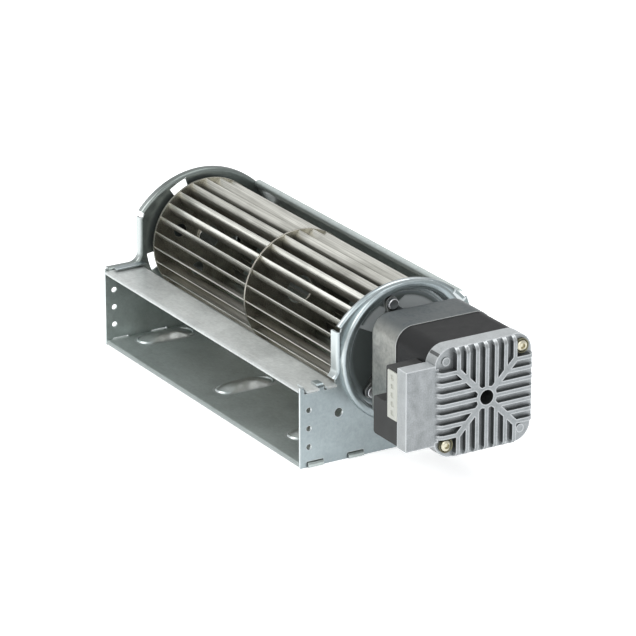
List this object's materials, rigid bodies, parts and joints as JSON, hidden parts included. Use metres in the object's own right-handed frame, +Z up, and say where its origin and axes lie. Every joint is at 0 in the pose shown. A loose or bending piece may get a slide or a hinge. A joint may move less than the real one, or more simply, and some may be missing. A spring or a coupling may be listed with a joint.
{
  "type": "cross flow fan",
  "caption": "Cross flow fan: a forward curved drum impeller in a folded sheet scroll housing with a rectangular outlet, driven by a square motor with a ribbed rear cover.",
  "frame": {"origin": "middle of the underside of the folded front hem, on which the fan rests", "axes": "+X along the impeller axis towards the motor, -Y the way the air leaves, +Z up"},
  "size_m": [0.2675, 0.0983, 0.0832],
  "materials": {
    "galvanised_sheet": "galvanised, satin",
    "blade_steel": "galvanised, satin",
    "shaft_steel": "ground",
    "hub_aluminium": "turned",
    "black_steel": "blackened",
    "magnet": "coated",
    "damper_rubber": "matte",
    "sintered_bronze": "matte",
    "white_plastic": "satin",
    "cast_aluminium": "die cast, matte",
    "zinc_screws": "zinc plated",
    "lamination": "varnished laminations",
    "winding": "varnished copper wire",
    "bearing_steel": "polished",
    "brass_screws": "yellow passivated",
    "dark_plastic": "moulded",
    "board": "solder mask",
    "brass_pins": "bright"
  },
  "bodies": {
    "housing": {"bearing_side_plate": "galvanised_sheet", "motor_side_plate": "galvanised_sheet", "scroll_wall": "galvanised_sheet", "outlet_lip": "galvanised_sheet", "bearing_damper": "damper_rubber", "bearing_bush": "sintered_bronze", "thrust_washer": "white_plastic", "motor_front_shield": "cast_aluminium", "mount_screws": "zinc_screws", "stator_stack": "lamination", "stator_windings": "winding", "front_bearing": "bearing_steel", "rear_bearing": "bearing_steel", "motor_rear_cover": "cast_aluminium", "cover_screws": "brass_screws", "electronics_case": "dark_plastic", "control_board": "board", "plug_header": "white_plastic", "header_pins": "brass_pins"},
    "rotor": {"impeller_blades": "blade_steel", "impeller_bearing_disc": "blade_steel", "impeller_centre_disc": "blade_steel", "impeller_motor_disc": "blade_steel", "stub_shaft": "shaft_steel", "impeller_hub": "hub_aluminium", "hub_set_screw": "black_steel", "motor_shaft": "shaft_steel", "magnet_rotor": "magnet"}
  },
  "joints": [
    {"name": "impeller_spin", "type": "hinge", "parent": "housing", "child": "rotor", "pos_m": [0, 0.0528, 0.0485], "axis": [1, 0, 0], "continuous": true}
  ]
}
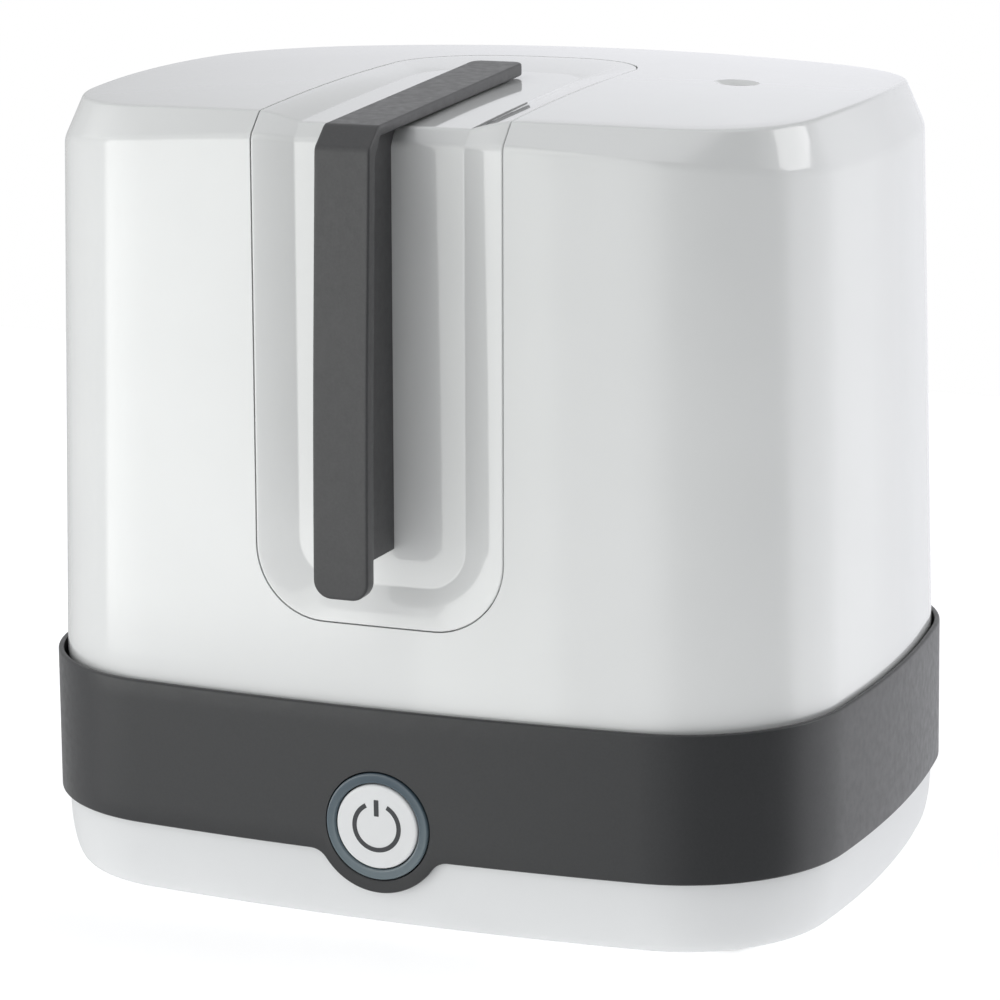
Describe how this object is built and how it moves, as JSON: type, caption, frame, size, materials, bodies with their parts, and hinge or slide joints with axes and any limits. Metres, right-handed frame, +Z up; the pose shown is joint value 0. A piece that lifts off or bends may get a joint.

• **Task**
Write the material out again word for word.

• **Answer to this task**
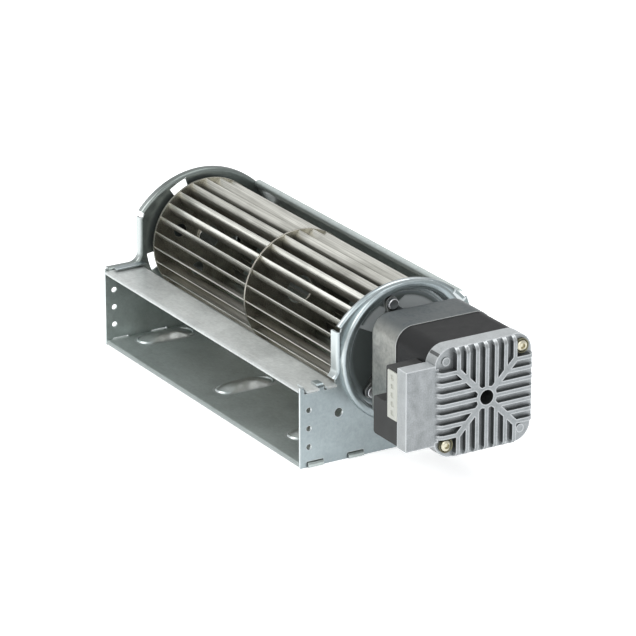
List this object's materials, rigid bodies, parts and joints as JSON, hidden parts included. Use metres in the object's own right-handed frame, +Z up, and say where its origin and axes lie. Every joint is at 0 in the pose shown. A loose or bending piece may get a slide or a hinge. A joint may move less than the real one, or more simply, and some may be missing. A spring or a coupling may be listed with a joint.
{
  "type": "cross flow fan",
  "caption": "Cross flow fan: a forward curved drum impeller in a folded sheet scroll housing with a rectangular outlet, driven by a square motor with a ribbed rear cover.",
  "frame": {"origin": "middle of the underside of the folded front hem, on which the fan rests", "axes": "+X along the impeller axis towards the motor, -Y the way the air leaves, +Z up"},
  "size_m": [0.2675, 0.0983, 0.0832],
  "materials": {
    "galvanised_sheet": "galvanised, satin",
    "blade_steel": "galvanised, satin",
    "shaft_steel": "ground",
    "hub_aluminium": "turned",
    "black_steel": "blackened",
    "magnet": "coated",
    "damper_rubber": "matte",
    "sintered_bronze": "matte",
    "white_plastic": "satin",
    "cast_aluminium": "die cast, matte",
    "zinc_screws": "zinc plated",
    "lamination": "varnished laminations",
    "winding": "varnished copper wire",
    "bearing_steel": "polished",
    "brass_screws": "yellow passivated",
    "dark_plastic": "moulded",
    "board": "solder mask",
    "brass_pins": "bright"
  },
  "bodies": {
    "housing": {"bearing_side_plate": "galvanised_sheet", "motor_side_plate": "galvanised_sheet", "scroll_wall": "galvanised_sheet", "outlet_lip": "galvanised_sheet", "bearing_damper": "damper_rubber", "bearing_bush": "sintered_bronze", "thrust_washer": "white_plastic", "motor_front_shield": "cast_aluminium", "mount_screws": "zinc_screws", "stator_stack": "lamination", "stator_windings": "winding", "front_bearing": "bearing_steel", "rear_bearing": "bearing_steel", "motor_rear_cover": "cast_aluminium", "cover_screws": "brass_screws", "electronics_case": "dark_plastic", "control_board": "board", "plug_header": "white_plastic", "header_pins": "brass_pins"},
    "rotor": {"impeller_blades": "blade_steel", "impeller_bearing_disc": "blade_steel", "impeller_centre_disc": "blade_steel", "impeller_motor_disc": "blade_steel", "stub_shaft": "shaft_steel", "impeller_hub": "hub_aluminium", "hub_set_screw": "black_steel", "motor_shaft": "shaft_steel", "magnet_rotor": "magnet"}
  },
  "joints": [
    {"name": "impeller_spin", "type": "hinge", "parent": "housing", "child": "rotor", "pos_m": [0, 0.0528, 0.0485], "axis": [1, 0, 0], "continuous": true}
  ]
}
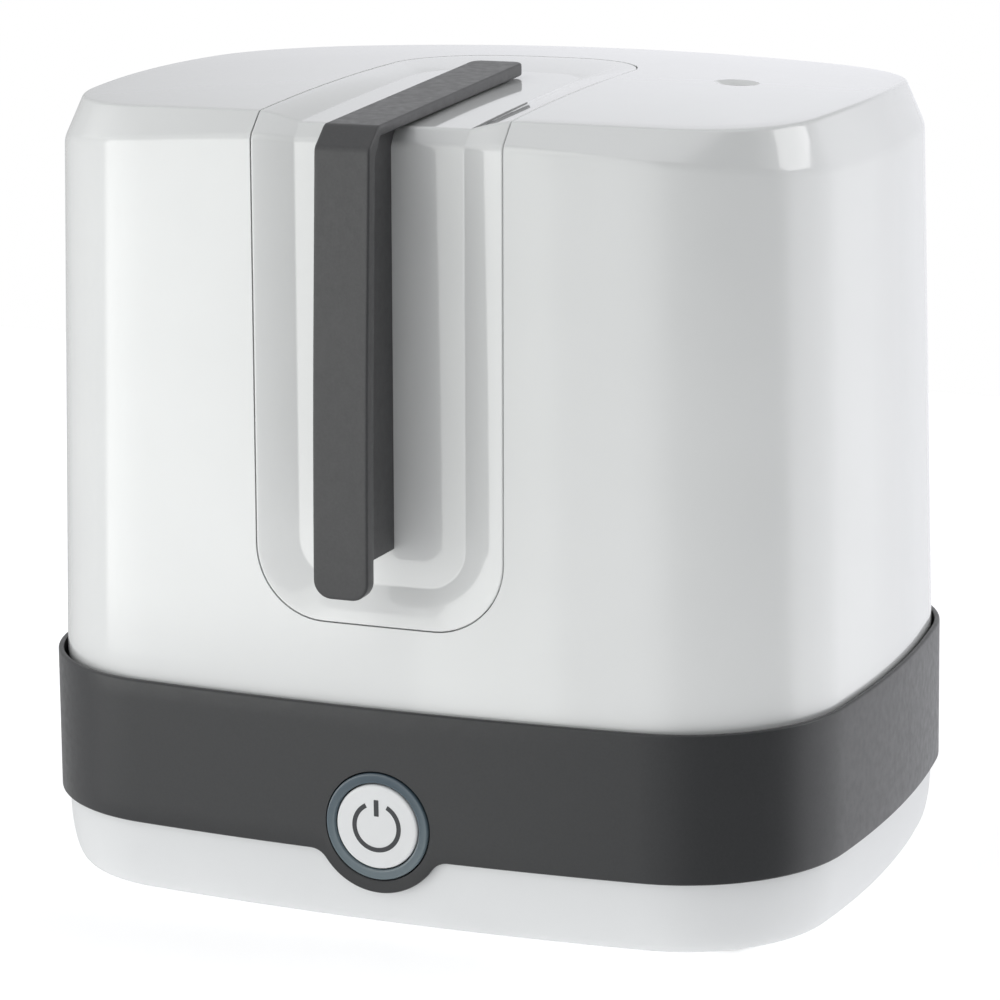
Describe how this object is built and how it moves, as JSON: type, caption, frame, size, materials, bodies with their parts, and hinge or slide joints with axes and any limits. Metres, right-handed frame, +Z up; the pose shown is joint value 0. A piece that lifts off or bends may get a joint.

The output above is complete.